[3D code data]
┄┄┄┄┄┄
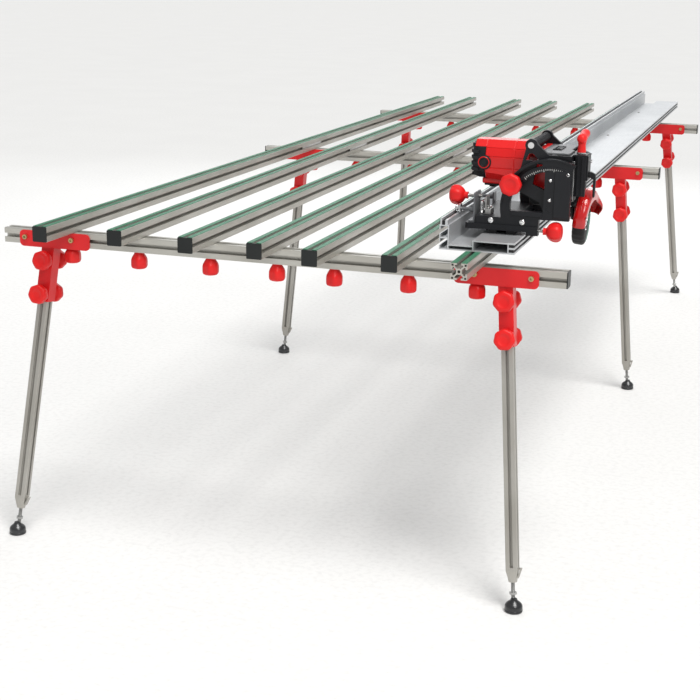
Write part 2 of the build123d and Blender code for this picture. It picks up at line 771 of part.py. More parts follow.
def make_head():
    """Two cheeks between the quadrants, joined by the slideway plate and the handle."""
    stud_x = band_middle * math.cos(math.radians(stud_angle))
    stud_z = band_middle * math.sin(math.radians(stud_angle))
    boss_x = handle_x - pivot_x
    boss_z = handle_z - pivot_z
    outline = [(-16, -18), (18, -18), (slideway_right - pivot_x, 8), (slideway_right - pivot_x, head_top - pivot_z),
               (-12, head_top - pivot_z), (boss_x + 9, boss_z + 8), (boss_x - 9, boss_z + 8),
               (boss_x - 24, 92), (stud_x - 9, stud_z + 11), (stud_x - 9, stud_z - 10), (-30, 12)]
    window = [(-48, 55), (10, 30), (18, 104), (-40, 104)]
    peek = [(boss_x - 5, boss_z - 20), (boss_x + 5, boss_z - 20), (boss_x + 22, 112), (boss_x - 14, 112)]
    cheek = Polygon(*outline, align=None) - Polygon(*window, align=None) - Polygon(*peek, align=None)
    cheek += Pos(boss_x, boss_z) * Circle(handle_radius + 5)
    cheek += Circle(pivot_boss_radius)
    cheek -= Pos(boss_x, boss_z) * Circle(4.0 + fit_gap)
    cheek -= Pos(stud_x, stud_z) * Circle(stud_radius + fit_gap)
    depth = carriage_end_bar + head_gap
    frame = None
    for end in (0, 1):
        plate = on_end(cheek, end, depth, depth + cheek_thickness)
        plate += on_end(Circle(pivot_radius), end, 4, depth + 1)
        plate += on_end(Circle(pivot_boss_radius), end, depth - 3, depth)
        frame = plate if frame is None else frame + plate
    y0 = cheek_front
    y1 = 2 * saw_y - cheek_front
    slideway = block(slideway_left, slideway_right, y0, y1, slideway_bottom, head_top)
    slot_low = nut_z - nut_height / 2 - plunge_down - 3
    slot_high = nut_z + nut_height / 2 + plunge_up + 3
    slideway -= block(slideway_left - 1, slideway_right + 1, column_y - nut_side / 2 - 1,
                      column_y + nut_side / 2 + 1, slot_low, slot_high)
    frame += slideway
    front = column_y - column_half_depth
    back = column_y + column_half_depth
    frame += block(slideway_right - 1, column_right, back - column_wall, back, column_bottom, head_top)
    frame += block(column_right - column_wall, column_right, front, back, column_bottom, head_top)
    frame += block(slideway_right - 1, column_right, front, back, head_top - 5, head_top)
    frame -= rod((screw_x, column_y, head_top - 6), (screw_x, column_y, head_top + 1), screw_radius + fit_gap)
    frame -= rod((column_right - 8, column_y, lever_z), (column_right + 1, column_y, lever_z), 3.0 + fit_gap)
    nodes["head_frame"] = [frame]


def make_head_trim():
    y0 = cheek_front + cheek_thickness
    y1 = 2 * saw_y - y0
    tube = rod((handle_x, y0, handle_z), (handle_x, y1, handle_z), handle_radius)
    tube -= rod((handle_x, y0 - 1, handle_z), (handle_x, y0 + 22, handle_z), 4.0)
    tube -= rod((handle_x, y1 + 1, handle_z), (handle_x, y1 - 22, handle_z), 4.0)
    nodes["carry_handle"] = [tube]
    cover = block(cover_left, cover_right, y0, y1, head_top, head_top + cover_thickness)
    cover = fillet(cover.edges().filter_by(Axis.Z), 6)
    cover -= block(693, 707, saw_y - 26, saw_y + 26, head_top - 1, head_top + cover_thickness + 1)
    cover -= rod((690, saw_y, switch_pivot_z), (710, saw_y, switch_pivot_z), switch_pin_radius + fit_gap)
    nodes["top_cover"] = [cover]
    screws = []
    for end in (0, 1):
        face, inward = at_saw_end(end)
        depth = carriage_end_bar + head_gap
        y = face + inward * (depth - 5)
        bolt = rod((handle_x, y, handle_z), (handle_x, y + inward * 5, handle_z), 7.5)
        bolt += rod((handle_x, y, handle_z), (handle_x, y + inward * (5 + cheek_thickness + 20), handle_z), 4.0)
        screws.append(bolt)
    thumb = rod((column_right, column_y, thumb_z), (column_right + 5, column_y, thumb_z), 2.0)
    thumb += rod((column_right + 5, column_y, thumb_z), (column_right + 10, column_y, thumb_z), 4.5)
    screws.append(thumb)
    nodes["head_screws"] = screws


def make_bevel_knob():
    stud_x = pivot_x + band_middle * math.cos(math.radians(stud_angle))
    stud_z = pivot_z + band_middle * math.sin(math.radians(stud_angle))
    reach = carriage_end_bar + head_gap + cheek_thickness - 2
    knob = knob_with_shaft(bevel_knob_radius, bevel_knob_head, 8, reach, stud_radius, 6)
    nodes["bevel_lock_knob"] = [Pos(stud_x, saw_front + 3 - running_gap, stud_z) * Rot(90, 0, 0) * knob]


def make_plunge_drive():
    x, y = screw_x, column_y
    screw = rod((x, y, column_bottom - 3), (x, y, head_top + 26), screw_radius)
    screw += rod((x, y, head_top + running_gap), (x, y, head_top + 4), 10.0)
    screw += rod((x, y, head_top - 9), (x, y, head_top - 5 - running_gap), 8.0)
    nodes["plunge_screw"] = [screw]
    hub_low = head_top + 4
    hub = rod((x, y, hub_low), (x, y, crank_bar_z), crank_hub_radius, crank_hub_radius + 2)
    bar = rod((x, y - crank_bar_front, crank_bar_z), (x, y + crank_bar_back, crank_bar_z + crank_bar_rise),
              crank_bar_radius)
    bar = fillet(bar.edges().filter_by(GeomType.CIRCLE), crank_bar_radius * 0.7)
    crank = hub + bar
    crank -= rod((x, y, hub_low - 1), (x, y, head_top + 26.2), screw_radius + fit_gap)
    nodes["plunge_crank"] = [crank]
    nut = block(gear_case_right, x + nut_side / 2 - 3, y - nut_side / 2, y + nut_side / 2,
                nut_z - nut_height / 2, nut_z + nut_height / 2)
    nut -= rod((x, y, nut_z - nut_height), (x, y, nut_z + nut_height), screw_radius + fit_gap)
    nodes["plunge_nut"] = [nut]
    pin_x = column_right
    lever = rod((pin_x - 7, y, lever_z), (pin_x + 8, y, lever_z), 3.0)
    lever += block(pin_x + 1, pin_x + 17, y - 6, y + 6, lever_z - 6, lever_z + 6)
    lever += block(pin_x + 11, pin_x + 17, y - 6, y + 6, lever_z - 54, lever_z - 2)
    lever = fillet(lever.edges().filter_by(Axis.Y), 1.5)
    nodes["plunge_lock_lever"] = [lever]
    rocker = block(694, 706, saw_y - 25, saw_y + 25, head_top - 2, head_top + cover_thickness + 2)
    rocker = fillet(rocker.edges().filter_by(Axis.X), 1.5)
    nodes["power_switch"] = [rocker + rod((690.5, saw_y, switch_pivot_z), (709.5, saw_y, switch_pivot_z),
                                          switch_pin_radius)]


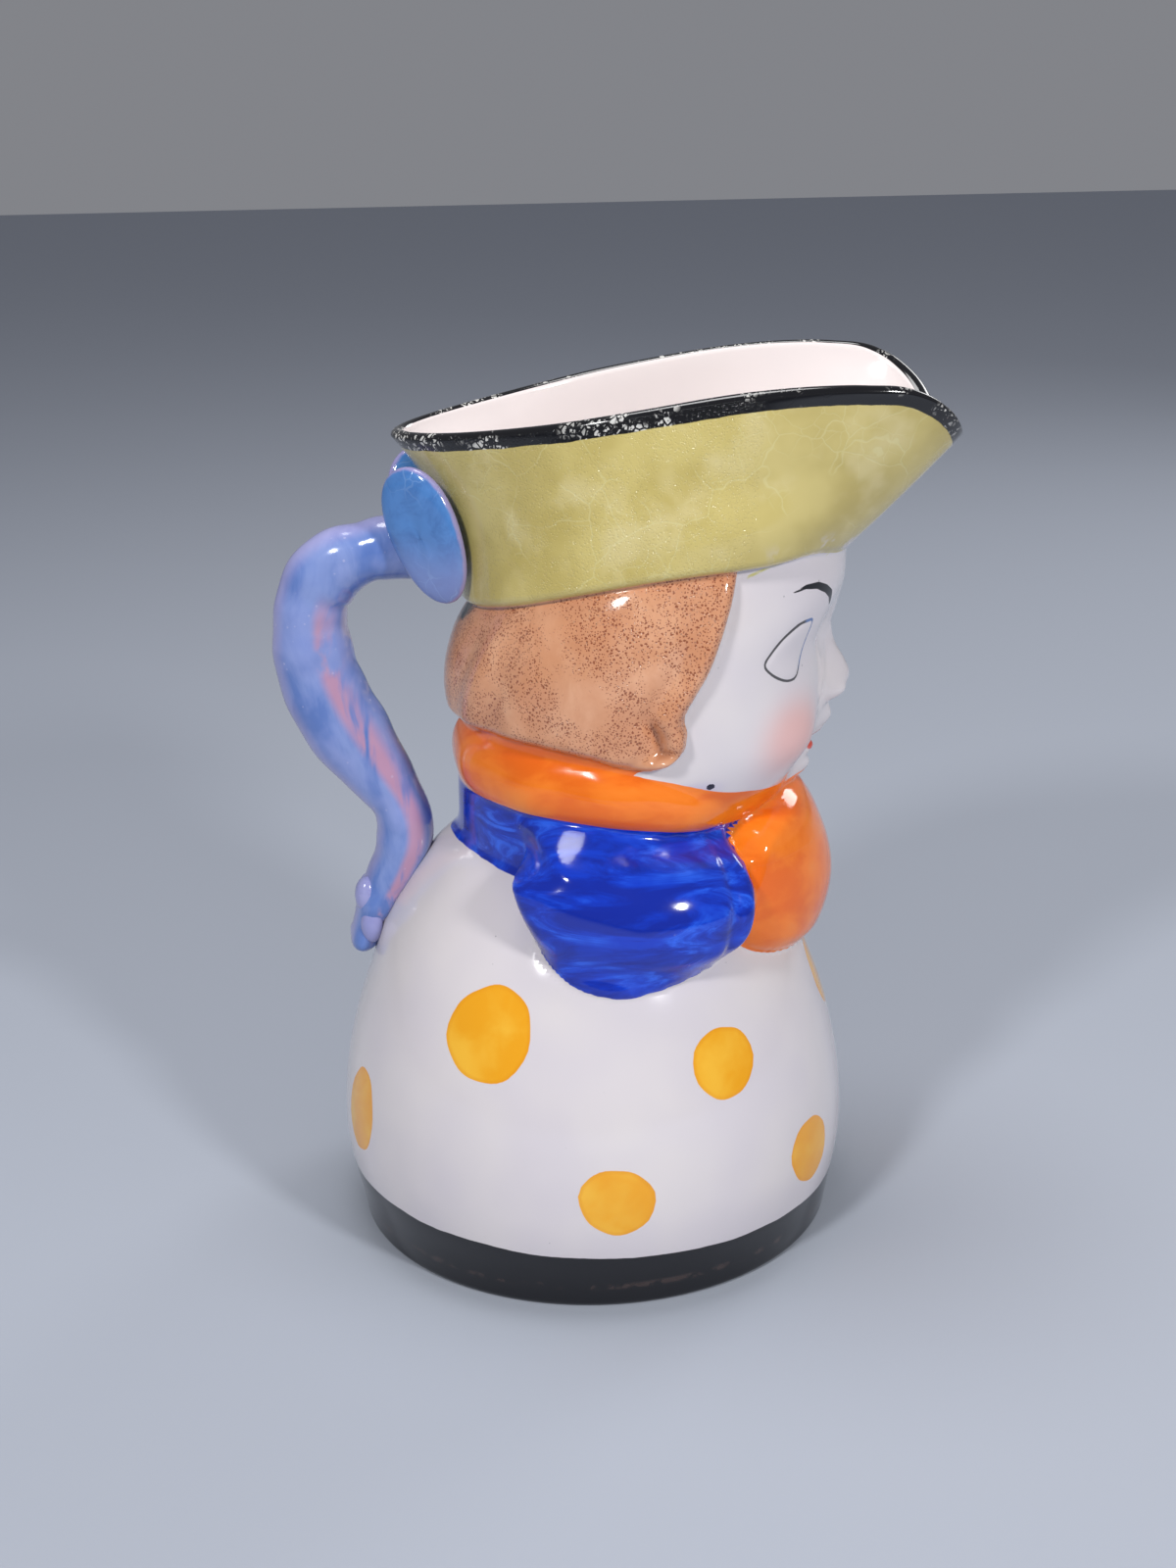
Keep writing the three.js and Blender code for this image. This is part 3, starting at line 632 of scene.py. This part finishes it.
┄┄┄┄┄┄
= WHAT THIS TASK INVOLVES =
Reproduce all the records precisely.

= WRITTEN ANSWER =
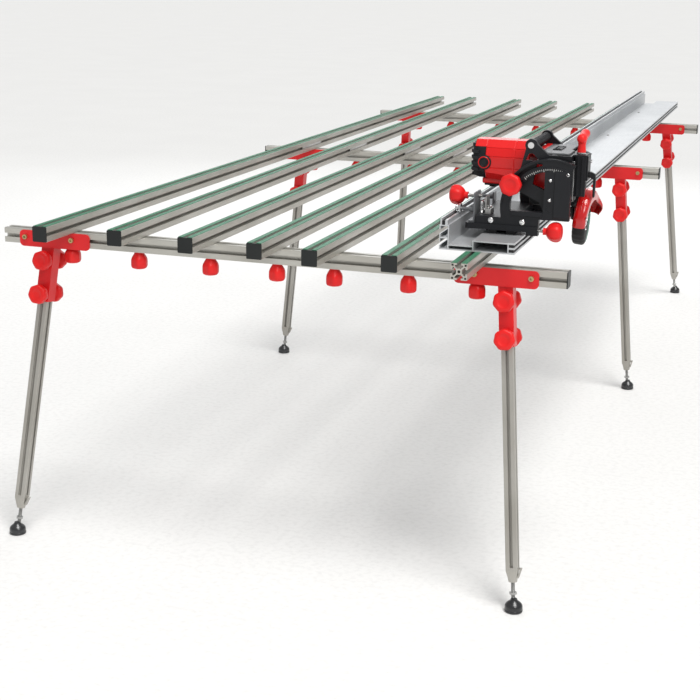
Write part 2 of the build123d and Blender code for this picture. It picks up at line 771 of part.py. More parts follow.
def make_head():
    """Two cheeks between the quadrants, joined by the slideway plate and the handle."""
    stud_x = band_middle * math.cos(math.radians(stud_angle))
    stud_z = band_middle * math.sin(math.radians(stud_angle))
    boss_x = handle_x - pivot_x
    boss_z = handle_z - pivot_z
    outline = [(-16, -18), (18, -18), (slideway_right - pivot_x, 8), (slideway_right - pivot_x, head_top - pivot_z),
               (-12, head_top - pivot_z), (boss_x + 9, boss_z + 8), (boss_x - 9, boss_z + 8),
               (boss_x - 24, 92), (stud_x - 9, stud_z + 11), (stud_x - 9, stud_z - 10), (-30, 12)]
    window = [(-48, 55), (10, 30), (18, 104), (-40, 104)]
    peek = [(boss_x - 5, boss_z - 20), (boss_x + 5, boss_z - 20), (boss_x + 22, 112), (boss_x - 14, 112)]
    cheek = Polygon(*outline, align=None) - Polygon(*window, align=None) - Polygon(*peek, align=None)
    cheek += Pos(boss_x, boss_z) * Circle(handle_radius + 5)
    cheek += Circle(pivot_boss_radius)
    cheek -= Pos(boss_x, boss_z) * Circle(4.0 + fit_gap)
    cheek -= Pos(stud_x, stud_z) * Circle(stud_radius + fit_gap)
    depth = carriage_end_bar + head_gap
    frame = None
    for end in (0, 1):
        plate = on_end(cheek, end, depth, depth + cheek_thickness)
        plate += on_end(Circle(pivot_radius), end, 4, depth + 1)
        plate += on_end(Circle(pivot_boss_radius), end, depth - 3, depth)
        frame = plate if frame is None else frame + plate
    y0 = cheek_front
    y1 = 2 * saw_y - cheek_front
    slideway = block(slideway_left, slideway_right, y0, y1, slideway_bottom, head_top)
    slot_low = nut_z - nut_height / 2 - plunge_down - 3
    slot_high = nut_z + nut_height / 2 + plunge_up + 3
    slideway -= block(slideway_left - 1, slideway_right + 1, column_y - nut_side / 2 - 1,
                      column_y + nut_side / 2 + 1, slot_low, slot_high)
    frame += slideway
    front = column_y - column_half_depth
    back = column_y + column_half_depth
    frame += block(slideway_right - 1, column_right, back - column_wall, back, column_bottom, head_top)
    frame += block(column_right - column_wall, column_right, front, back, column_bottom, head_top)
    frame += block(slideway_right - 1, column_right, front, back, head_top - 5, head_top)
    frame -= rod((screw_x, column_y, head_top - 6), (screw_x, column_y, head_top + 1), screw_radius + fit_gap)
    frame -= rod((column_right - 8, column_y, lever_z), (column_right + 1, column_y, lever_z), 3.0 + fit_gap)
    nodes["head_frame"] = [frame]


def make_head_trim():
    y0 = cheek_front + cheek_thickness
    y1 = 2 * saw_y - y0
    tube = rod((handle_x, y0, handle_z), (handle_x, y1, handle_z), handle_radius)
    tube -= rod((handle_x, y0 - 1, handle_z), (handle_x, y0 + 22, handle_z), 4.0)
    tube -= rod((handle_x, y1 + 1, handle_z), (handle_x, y1 - 22, handle_z), 4.0)
    nodes["carry_handle"] = [tube]
    cover = block(cover_left, cover_right, y0, y1, head_top, head_top + cover_thickness)
    cover = fillet(cover.edges().filter_by(Axis.Z), 6)
    cover -= block(693, 707, saw_y - 26, saw_y + 26, head_top - 1, head_top + cover_thickness + 1)
    cover -= rod((690, saw_y, switch_pivot_z), (710, saw_y, switch_pivot_z), switch_pin_radius + fit_gap)
    nodes["top_cover"] = [cover]
    screws = []
    for end in (0, 1):
        face, inward = at_saw_end(end)
        depth = carriage_end_bar + head_gap
        y = face + inward * (depth - 5)
        bolt = rod((handle_x, y, handle_z), (handle_x, y + inward * 5, handle_z), 7.5)
        bolt += rod((handle_x, y, handle_z), (handle_x, y + inward * (5 + cheek_thickness + 20), handle_z), 4.0)
        screws.append(bolt)
    thumb = rod((column_right, column_y, thumb_z), (column_right + 5, column_y, thumb_z), 2.0)
    thumb += rod((column_right + 5, column_y, thumb_z), (column_right + 10, column_y, thumb_z), 4.5)
    screws.append(thumb)
    nodes["head_screws"] = screws


def make_bevel_knob():
    stud_x = pivot_x + band_middle * math.cos(math.radians(stud_angle))
    stud_z = pivot_z + band_middle * math.sin(math.radians(stud_angle))
    reach = carriage_end_bar + head_gap + cheek_thickness - 2
    knob = knob_with_shaft(bevel_knob_radius, bevel_knob_head, 8, reach, stud_radius, 6)
    nodes["bevel_lock_knob"] = [Pos(stud_x, saw_front + 3 - running_gap, stud_z) * Rot(90, 0, 0) * knob]


def make_plunge_drive():
    x, y = screw_x, column_y
    screw = rod((x, y, column_bottom - 3), (x, y, head_top + 26), screw_radius)
    screw += rod((x, y, head_top + running_gap), (x, y, head_top + 4), 10.0)
    screw += rod((x, y, head_top - 9), (x, y, head_top - 5 - running_gap), 8.0)
    nodes["plunge_screw"] = [screw]
    hub_low = head_top + 4
    hub = rod((x, y, hub_low), (x, y, crank_bar_z), crank_hub_radius, crank_hub_radius + 2)
    bar = rod((x, y - crank_bar_front, crank_bar_z), (x, y + crank_bar_back, crank_bar_z + crank_bar_rise),
              crank_bar_radius)
    bar = fillet(bar.edges().filter_by(GeomType.CIRCLE), crank_bar_radius * 0.7)
    crank = hub + bar
    crank -= rod((x, y, hub_low - 1), (x, y, head_top + 26.2), screw_radius + fit_gap)
    nodes["plunge_crank"] = [crank]
    nut = block(gear_case_right, x + nut_side / 2 - 3, y - nut_side / 2, y + nut_side / 2,
                nut_z - nut_height / 2, nut_z + nut_height / 2)
    nut -= rod((x, y, nut_z - nut_height), (x, y, nut_z + nut_height), screw_radius + fit_gap)
    nodes["plunge_nut"] = [nut]
    pin_x = column_right
    lever = rod((pin_x - 7, y, lever_z), (pin_x + 8, y, lever_z), 3.0)
    lever += block(pin_x + 1, pin_x + 17, y - 6, y + 6, lever_z - 6, lever_z + 6)
    lever += block(pin_x + 11, pin_x + 17, y - 6, y + 6, lever_z - 54, lever_z - 2)
    lever = fillet(lever.edges().filter_by(Axis.Y), 1.5)
    nodes["plunge_lock_lever"] = [lever]
    rocker = block(694, 706, saw_y - 25, saw_y + 25, head_top - 2, head_top + cover_thickness + 2)
    rocker = fillet(rocker.edges().filter_by(Axis.X), 1.5)
    nodes["power_switch"] = [rocker + rod((690.5, saw_y, switch_pivot_z), (709.5, saw_y, switch_pivot_z),
                                          switch_pin_radius)]


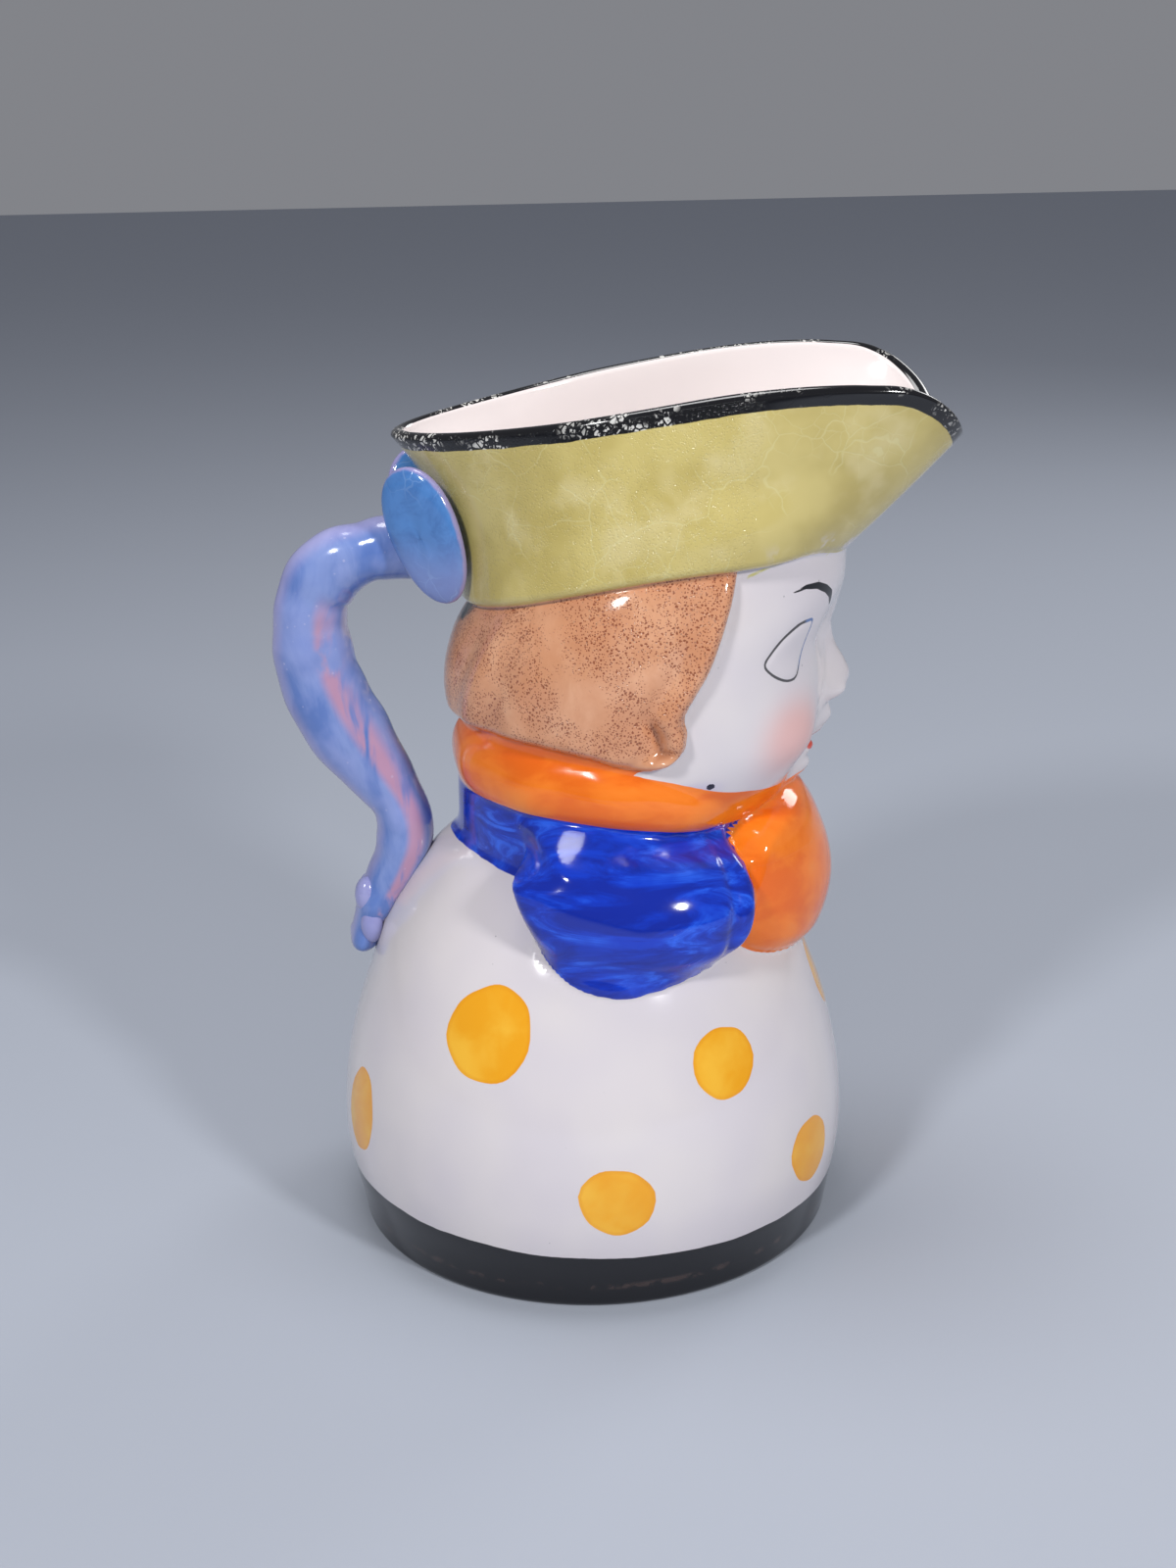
Keep writing the three.js and Blender code for this image. This is part 3, starting at line 632 of scene.py. This part finishes it.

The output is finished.